The author identifies “two main takeaways from the life and impact of George Wallace. He failed to improve his legacy as “those on the Right cannot seem to learn that trying to win points with the Left and win battles on their home turf playing by the Left’s warped rules is an exercise in futility.” No matter what, the Left still reviles him as much as the unfortunate Trent Lott who groveled in front of Jesse Jackson.
Second, Wallace won enormous support from the people. He said that “Reagan ran on everything I ran on . . . He even used some of the same phrases I used.” The author suggests that the George Wallace’s populist revolution of the 1960s made possible the Reagan revolution of the 1980s.
Reassessing George Wallace
“One can study the texts of [George] Wallace’s inaugural address and his schoolhouse-door speech from 1963 and see the consistent themes of federal overreach, State sovereignty, Yankee dissimulation, constitutionalism, free enterprise and regional pride.
Virtually ignored in the popular history of this event is that in the following three days Wallace received over 40,000 letters and telegrams, the vast majority supportive and over half coming from outside the South.
Barry Goldwater became the first presidential candidate to echo, if not incorporate wholesale, the views of candidate Wallace when Goldwater became the Republican nominee in 1964. In 1968 Richard Nixon won the presidency by sounding a lot like Wallace without a Southern accent. The “Southern strategy” was born.

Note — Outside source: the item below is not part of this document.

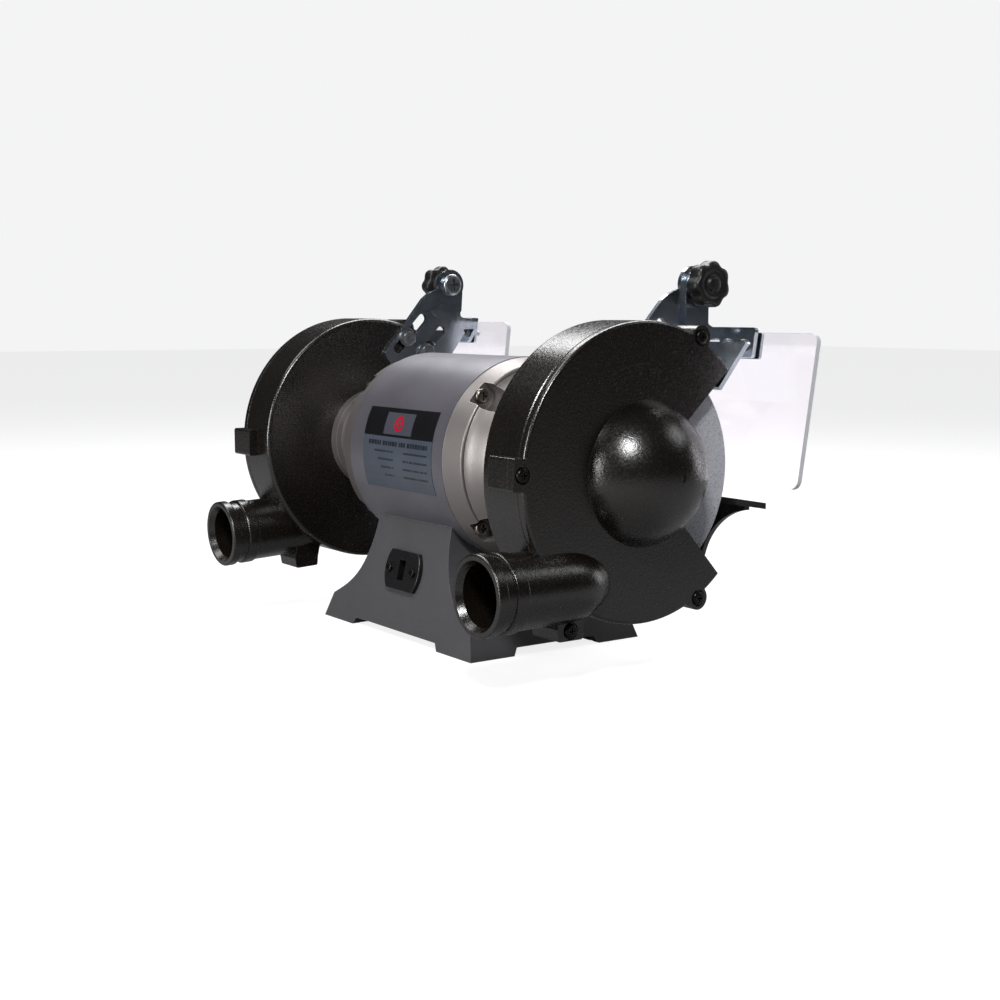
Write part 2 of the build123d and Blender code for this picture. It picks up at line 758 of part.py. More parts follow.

Nixon took the populist threat of Wallace very seriously, instructing his personal attorney Herbert Kalmbach to make secret payments to his opponent’s campaign.
It is easy for us to forget just how well Wallace was doing in the 1972 presidential race, before calamity struck. He was riding high in the polls just before he was shot five times in Laurel, Maryland. Before entering the 1972 Florida Democratic primary, he said: “I have no illusions about the ultimate outcome. But we gonna shake up the Democratic party. We gonna shake it to its eye-teeth.”
Wallace would go on to win more Democratic primaries than anyone except the nominee, George McGovern, in a five-way race. Wallace’s popular vote was less than two points behind McGovern’s.
Nixon went on to win by a landslide – and we are left only to imagine the entertainment spectacle of a Nixon-Wallace debate.”
(Reassessing the Legacy of George Wallace. John Doggrell, Chronicles Magazine, December 2021, pp. 39-40)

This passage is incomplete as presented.